So much in Los Angeles changes fast. Treasure the good things that don't.
"Hello, Doris!" goes the chorus of regulars at the Original Farmers Market, when they stop by to see Doris Perez, who has been there as long as they know.
Her first job was at the Desert Date Shop, with its saltwater taffy, plump medjools and deglet noors — though, truth be told, not many who visit remember her from way back then.
They do from Du-par's, where she worked pies for 38 years, selling thousands each Thanksgiving Day from the parking lot when the rest of the market was closed.
When Du-par's changed hands and shut its doors for an overhaul, Perez jumped ship to Magee's House of Nuts.
Since 2005, she's been dishing up macadamias and cashews and almonds at the stall with the giant peanut grinder.
Maybe you've seen her there, standing all of 4 foot 11¿¿ — short white hair, glasses, an Irish lilt in her ever-cheerful voice.
Maybe she's said, "Wouldn't you like to try some?" as you've gazed at the grinder's lush peanut butter, being endlessly stirred.
A few weeks ago, on Oct. 23, Perez marked her 50th anniversary at the market — though she isn't one to brag and she's kept it mostly under her hat.
On a recent Saturday morning, after flipping on the lights and tying a black apron over her crisp white shirt, the 78-year-old, who has 4 grandchildren and six great-grandchildren, set to work arranging the jams, knickknacks and nut butters in precise stacks and V-patterns on almost every inch of countertop.
"Top of the morning!" said a kind-looking man in a khaki windbreaker just as she was finishing up.
"And the rest of the day to you!" she chimed back to Peter O'Malley.
The former Dodgers owner, old-fashioned and courtly, likes to stop in to see Perez as his father, Walter, did before him. (Walter was partial to Du-par's chicken pies, she says: "He used to buy them by the dozen.")
"We just came by to say hello. Can we buy you a cup of coffee?" O'Malley asked, his wife Annette by his side.
"She's the best. We love her. We truly love her," Peter O'Malley said, which led Annette to reminisce about the St. Patrick's Day when her husband was heading out to the Friendly Sons of St. Patrick stag dinner. Perez said, "You're going to be alone tonight," and gave her a big bag of salted nuts for company.
It's the people like Perez, the O'Malleys said, who have kept them coming back to the market. Remember Agnes? And Joe, who liked to sneak the kids candy? And Charlie in the shop that is now Monsieur Marcel, who once found a bracelet of Annette's behind a freezer six months after she'd lost it?
"She's the only one we know now," Annette O'Malley said of Perez. But half a century? That was big news to them.

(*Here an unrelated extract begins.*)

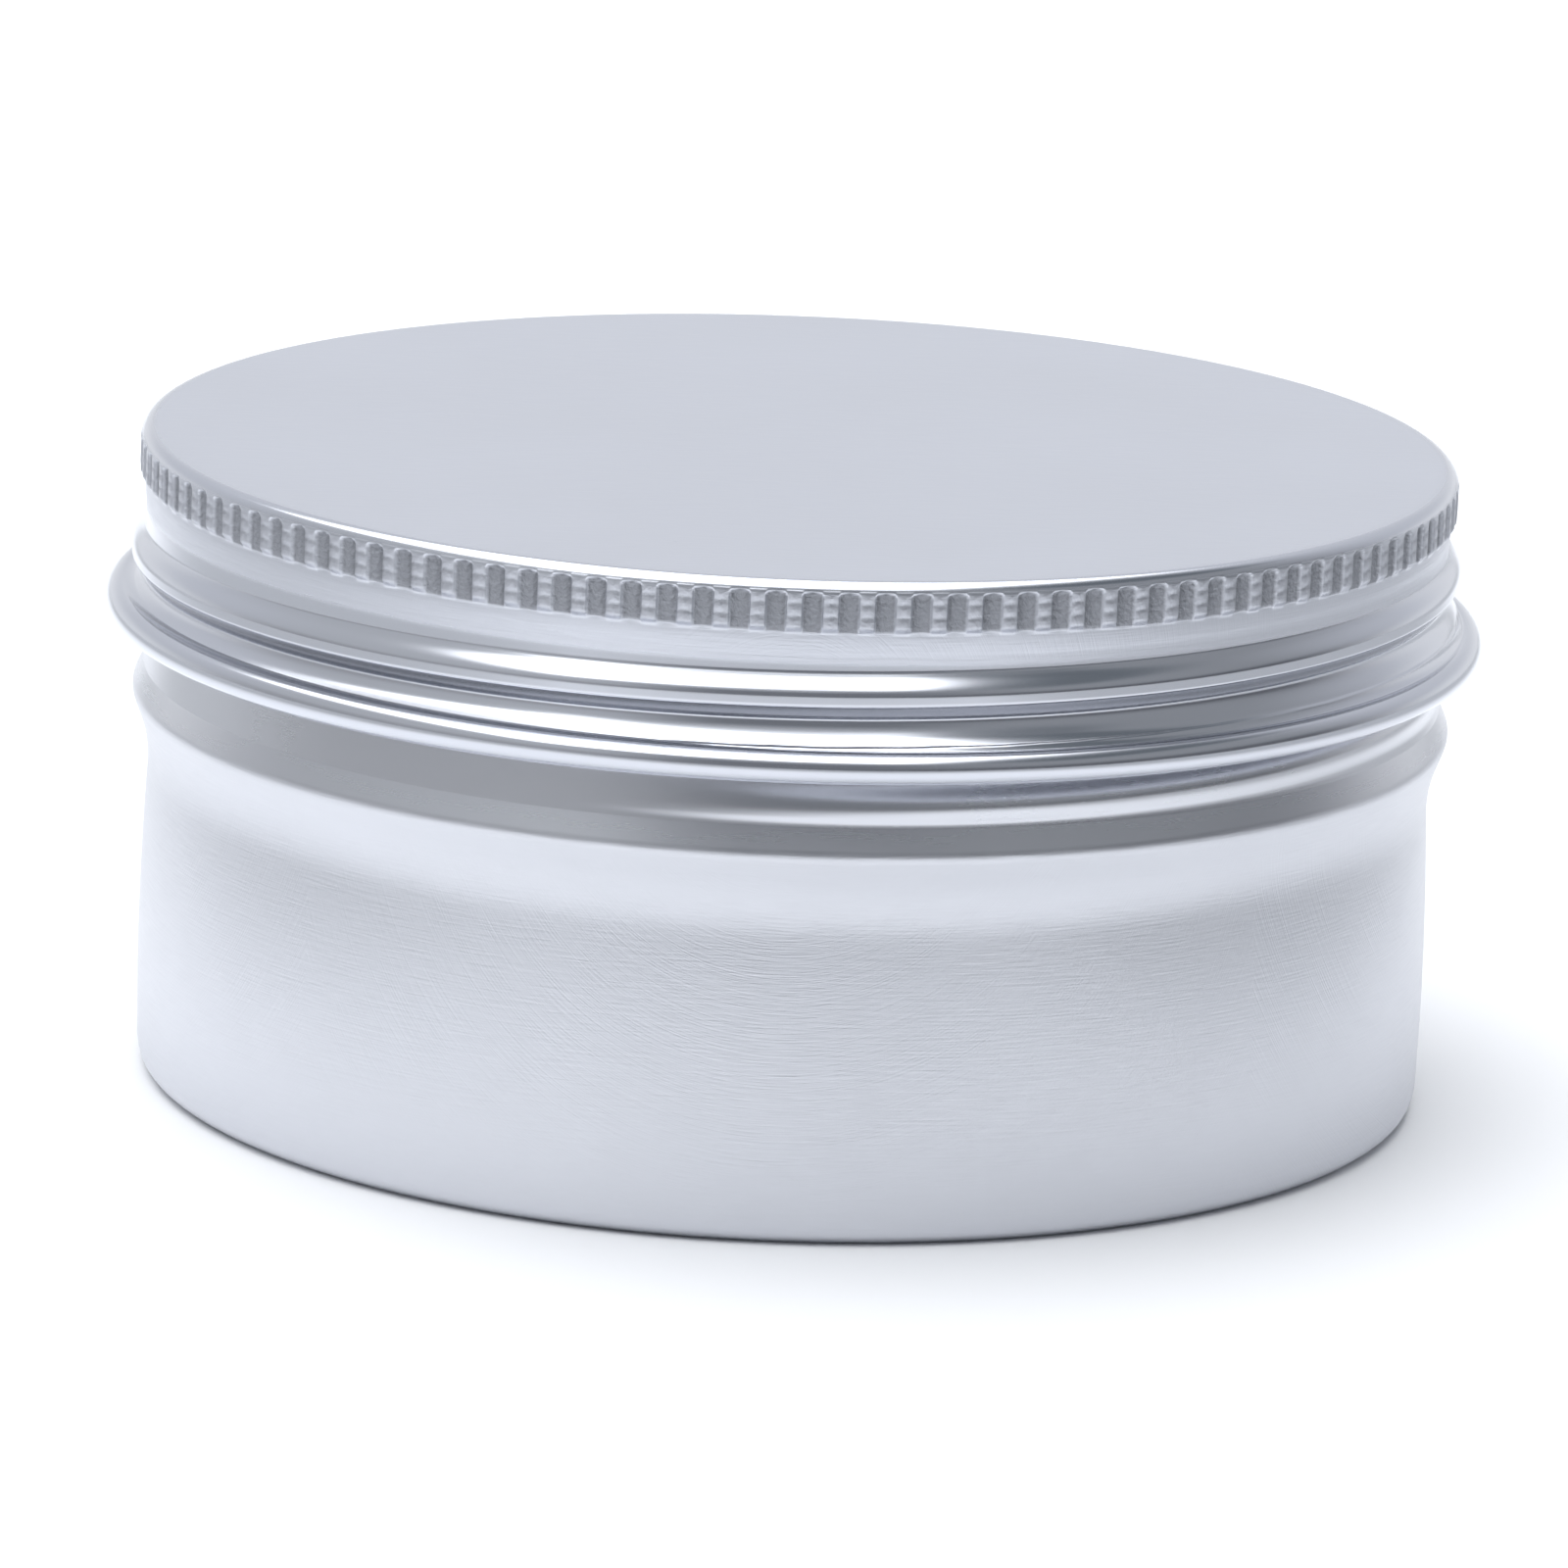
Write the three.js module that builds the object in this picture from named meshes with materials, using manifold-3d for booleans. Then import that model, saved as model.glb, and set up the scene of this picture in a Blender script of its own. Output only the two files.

It even snuck up on Perez a little.
Who could have guessed it would happen this way? She had planned to be in America for a year. She'd arrived as Doris Leech in 1959 to be a nanny to two little ones: Byron and Francine, they were called. At night, she and other young women from back home — from Ireland and Scotland and Wales — would get together to stave off the loneliness at the Cart Inn on Hollywood Boulevard or Hody's Coffee Shop at Hollywood and Vine.
At Hody's, Perez met a Mexican-born cook named Jose Fries Perez, though everyone called him Joe.